Entretanto surge o namoro e aí entra na minha vida aquele que será meu marido. Milita no partido Socialista. Para conseguir meios económicos para acabar o curso de engenharia, consegue ir para a Guiné Bissau como cooperante. Foram cerca de 2 anos de cartas onde se descreviam as movimentações políticas sociais na Guiné por um lado e por outro tudo o que ia acontecendo em Portugal.
Quando entrei na Universidade Clássica de Lisboa, no curso de História, em 1977, a revolução ainda estava muito presente. Contavam-se episódios que tinham levado ao "saneamento" dos velhos professores. Estes foram substituídos essencialmente por recém-chegados das universidades francesas. Tinham sido jovens que, de alguma forma, tinham conseguido ir viver para França durante a ditadura e aí estudaram. Na sua maioria, voltaram impregnados de uma visão da História marcada pela ideologia marxista. Foi durante este período que comecei a acreditar que talvez a justiça social, com que tinha sonhado, não fosse possível.

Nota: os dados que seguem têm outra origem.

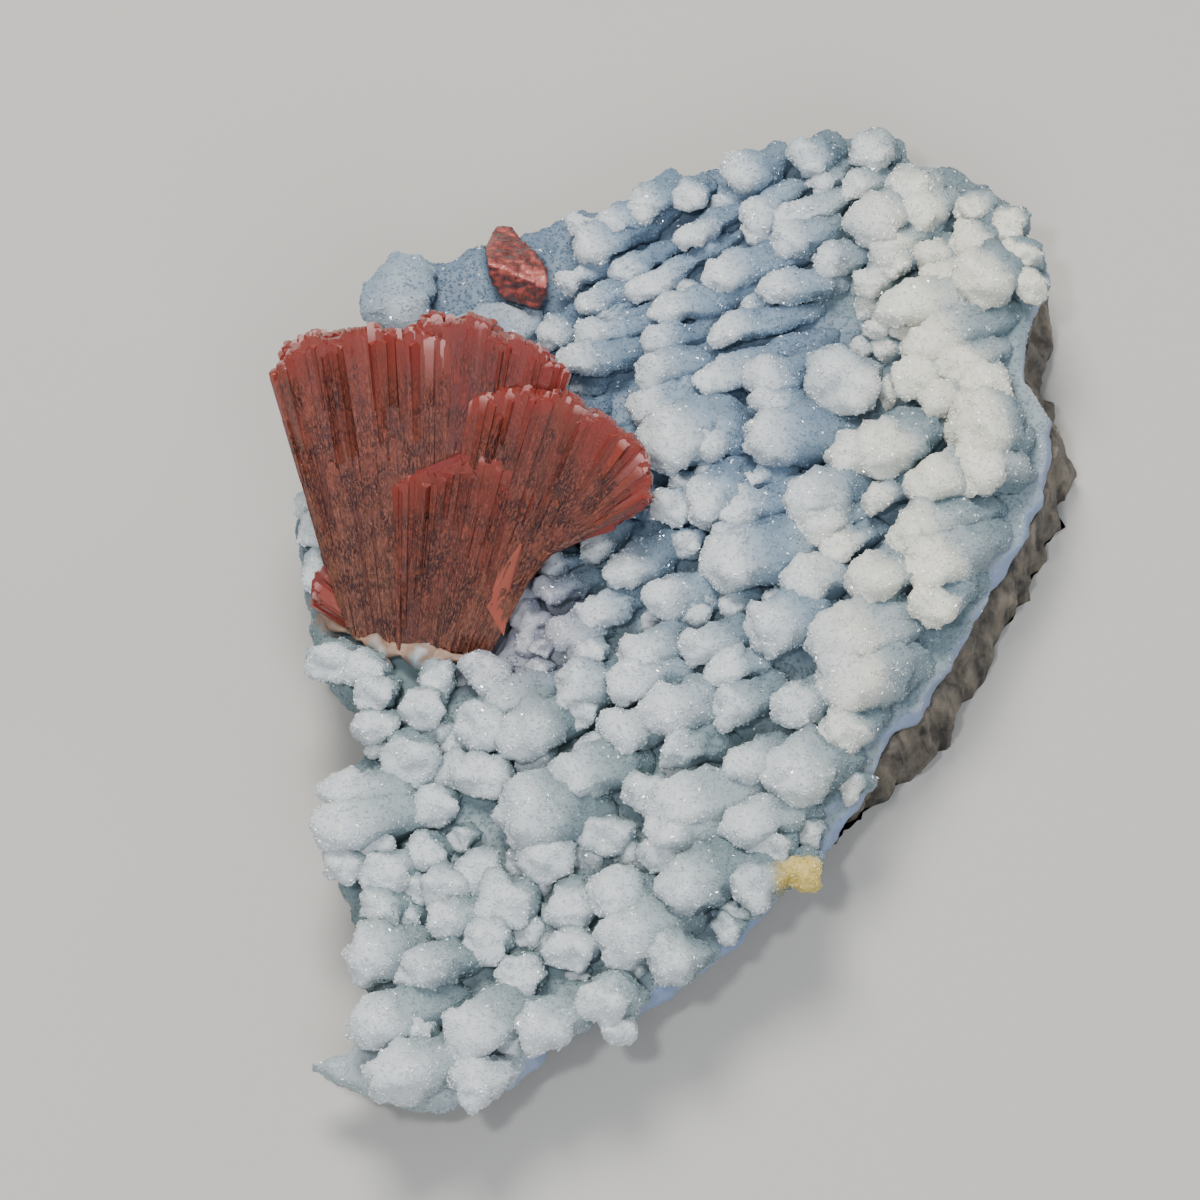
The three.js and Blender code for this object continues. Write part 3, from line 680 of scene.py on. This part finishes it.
chance = np.random.default_rng(23)
finger_share = np.tile(FINGER[:, 2], len(lobes))
finger_share[:len(FLAT_LOBES) * len(FINGER)] = FLAT_SHARE
finger_shade = np.repeat(chance.uniform(*SHADE_RANGE, len(lobes)), len(FINGER))
druse_tone = tone_piece(druse, druse_open, finger_share, finger_shade)
crust_tone = tone_piece(crust, crust_open, np.zeros(len(crust.data.vertices)), 0.0)
print("tones stored", len(druse_tone) + len(crust_tone))

# %% [markdown]
# Quartz frosts the open faces of every finger. The agate lip, the broken blue band, the deep gaps and a
# hem around the red crystals stay free of it. Places are drawn on the triangles by their area.

# %% Places for the quartz
RED_CLEAR = 0.7
LIP_CLEAR = 1.5
UNDERSIDE = -0.75
SEEN = (0.04, 0.3)
GROWTH_MM = (0.3, 1.6)


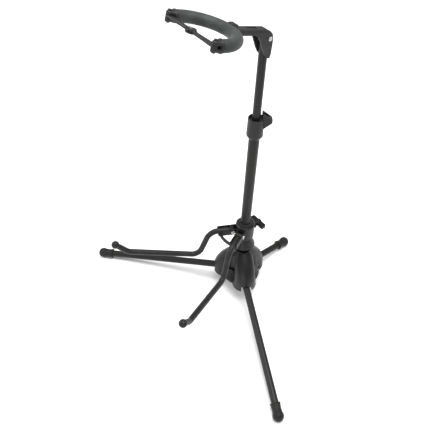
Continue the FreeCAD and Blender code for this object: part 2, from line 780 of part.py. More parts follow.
def end_cap(side):
    """Moulded cap on one tip of the yoke, with two ears for the gate's pin."""
    x = side * yoke_half_width
    low = -(yoke_tip_out + cap_length)
    rim = cylinder(cap_radius + 0.6, Vector(x, -yoke_tip_out, 0), Vector(x, -yoke_tip_out - 2.2, 0))
    body = cylinder(cap_radius - 0.6, Vector(x, -yoke_tip_out, 0), Vector(x, low, 0))
    eye = cylinder(gate_root_width / 2, Vector(x, gate_axis_y, -cap_radius + 2),
                   Vector(x, gate_axis_y, cap_radius - 2))
    neck = block(x - gate_root_width / 2, x + gate_root_width / 2, gate_axis_y, low + 1,
                 -cap_radius + 2, cap_radius - 2)
    room = math.hypot(gate_root_width / 2, gate_root_width / 2) + part_gap
    clear = cylinder(room, Vector(x, gate_axis_y, -gate_thickness / 2 - part_gap),
                     Vector(x, gate_axis_y, gate_thickness / 2 + part_gap))
    pin = cylinder(gate_pin_diameter / 2, Vector(x, gate_axis_y, -30), Vector(x, gate_axis_y, 30))
    core = cylinder(yoke_core_od / 2, Vector(x, -yoke_tip_out + 5, 0),
                    Vector(x, -yoke_tip_out - cap_length + 2, 0))
    return body.fuse([rim, eye, neck]).cut([clear, pin, core])


gate_axis_y = -(yoke_tip_out + cap_length + gate_root_width / 2 + 1.4)
gate_boss_top = gate_thickness / 2 + 1.4
gate_stud_out = 1.0       # how far past the middle each round end sits
gate_lap_gap = 0.3        # between the two round ends


def gate_arm(side):
    """Tapered arm from one cap to the middle; the two round ends lie over each other."""
    x = side * yoke_half_width
    half = gate_thickness / 2
    reach = yoke_half_width - gate_stud_out
    root = gate_root_width / 2
    end = gate_end_width / 2
    outline = [Vector(0, root, -half), Vector(-reach, end, -half),
               Vector(-reach, -end, -half), Vector(0, -root, -half)]
    arm = Part.Face(Part.makePolygon(outline + outline[:1])).extrude(Vector(0, 0, 2 * half))
    eye = along_z(root, -half, half)
    low = gate_lap_gap / 2 if side > 0 else -gate_boss_top
    high = gate_boss_top if side > 0 else -gate_lap_gap / 2
    boss = along_z(gate_boss_radius, low, high)
    boss.translate(Vector(-reach, 0, 0))
    away_low = -cap_radius if side > 0 else -gate_lap_gap / 2
    away_high = gate_lap_gap / 2 if side > 0 else cap_radius
    away = along_z(gate_boss_radius + 0.6, away_low, away_high)
    away.translate(Vector(gate_stud_out - reach, 0, 0))
    body = arm.fuse(eye).cut(away).fuse(boss)
    body = body.cut(along_z(gate_pin_diameter / 2 + running, -20, 20))
    if side < 0:
        body = body.mirror(Vector(), Vector(1, 0, 0))
    body.translate(Vector(x, gate_axis_y, 0))
    return body


def gate_pin(side):
    x = side * yoke_half_width
    half = cap_radius - 2
    pin = cylinder(gate_pin_diameter / 2, Vector(x, gate_axis_y, -half),
                   Vector(x, gate_axis_y, half))
    head = cylinder(3.4, Vector(x, gate_axis_y, half), Vector(x, gate_axis_y, half + 1.4))
    tail = cylinder(3.0, Vector(x, gate_axis_y, -half - 1.0), Vector(x, gate_axis_y, -half))
    return pin.fuse([head, tail])


def gate_rivet():
    """Bright stud on the upper round end of the gate."""
    low = Vector(gate_stud_out, gate_axis_y, gate_boss_top)
    return cylinder(3.0, low, low + Vector(0, 0, 1.2))


# ---- build ------------------------------------------------------------------
export("hub_housing", hub_housing(), hub_place)
export("leg_pins", leg_pins(), hub_place)
export("tube_bolt", tube_bolt(), hub_place)
export("tube_plug", tube_plug(), hub_place)
make_legs()

export("lower_tube", lower_tube(), column_place)
export("clamp_collar", clamp_collar(), column_place)
export("collar_bush", collar_bush(), column_place)
ear_place = column_place.multiply(turned(ear_turn))
export("lock_button", lock_button(), ear_place)
export("lock_spring", lock_spring(), ear_place)
export("upper_tube", upper_tube(), column_place)
export("guide_bush", guide_bush(), column_place)

export("bracket_liner", bracket_liner(), column_place)
export("arm_bracket", arm_bracket(), column_place)
export("knob_nut", knob_nut(), column_place)
export("knob_stud", knob_stud(), column_place)
export("wing_knob", wing_knob(), column_place)
make_arms()

export("head_plug", head_plug(), column_place)
export("head_bracket", head_bracket(), column_place)
export("head_pin", head_pin(), column_place)
export("head_nut", head_nut(), column_place)

export("yoke_stem", yoke_stem(), yoke_place)
export("yoke_boss", yoke_boss(), yoke_place)
export("yoke_core", yoke_core(), yoke_place)
export("yoke_foam", yoke_foam(), yoke_place)
for word, direction in (("left", -1), ("right", 1)):
    export("yoke_cap_" + word, end_cap(direction), yoke_place)
    export("gate_arm_" + word, gate_arm(direction), yoke_place)
    export("gate_pin_" + word, gate_pin(direction), yoke_place)
export("gate_rivet", gate_rivet(), yoke_place)
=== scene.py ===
import bpy
import json
import math
import numpy as np
from mathutils import Matrix, Vector


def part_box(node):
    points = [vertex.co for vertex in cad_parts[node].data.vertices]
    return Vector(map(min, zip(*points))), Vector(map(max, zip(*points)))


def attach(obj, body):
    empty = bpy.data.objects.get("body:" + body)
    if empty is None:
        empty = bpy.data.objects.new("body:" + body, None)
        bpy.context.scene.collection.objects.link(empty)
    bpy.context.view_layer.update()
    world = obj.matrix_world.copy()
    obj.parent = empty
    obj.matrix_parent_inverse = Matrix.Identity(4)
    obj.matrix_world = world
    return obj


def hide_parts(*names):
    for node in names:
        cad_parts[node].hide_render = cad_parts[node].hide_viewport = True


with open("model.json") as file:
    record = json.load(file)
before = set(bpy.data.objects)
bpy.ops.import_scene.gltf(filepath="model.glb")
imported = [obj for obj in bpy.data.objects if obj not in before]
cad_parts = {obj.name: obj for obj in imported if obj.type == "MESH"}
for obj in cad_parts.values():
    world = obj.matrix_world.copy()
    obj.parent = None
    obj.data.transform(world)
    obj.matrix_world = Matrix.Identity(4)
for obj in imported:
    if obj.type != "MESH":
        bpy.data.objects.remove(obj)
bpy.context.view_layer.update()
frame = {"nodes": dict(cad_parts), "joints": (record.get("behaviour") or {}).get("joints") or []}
nodes = frame["nodes"]


# ---- camera -----------------------------------------------------------------
# Held in front of the stand, to its right, at chest height, and looking down at it.
# The camera is a little off level.
VIEW_AZIMUTH = math.radians(48.339)
VIEW_ELEVATION = math.radians(47.731)
VIEW_ROLL = math.radians(-2.555)
VIEW_AIM = Vector((-0.03767, -0.19843, 0.23857))
VIEW_DISTANCE = 1.24420
VIEW_LENS = 48.26
VIEW_NEAREST = 0.01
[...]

5. Que avaliação faz da democracia na atualidade?

R: Temos a nossa democracia. O problema maior é o défice cultural que ainda existe em Portugal. Foi fácil e rápido voltar a dominar neste país os Fs: "Futebol, Fado e Fátima". E atrevo-me a lamentar que em Portugal se discuta muito mais futebol que política. Situação que agradaria a um qualquer ditador.
Talvez Portugal fosse um país melhor se se tivesse investido mais em Educação.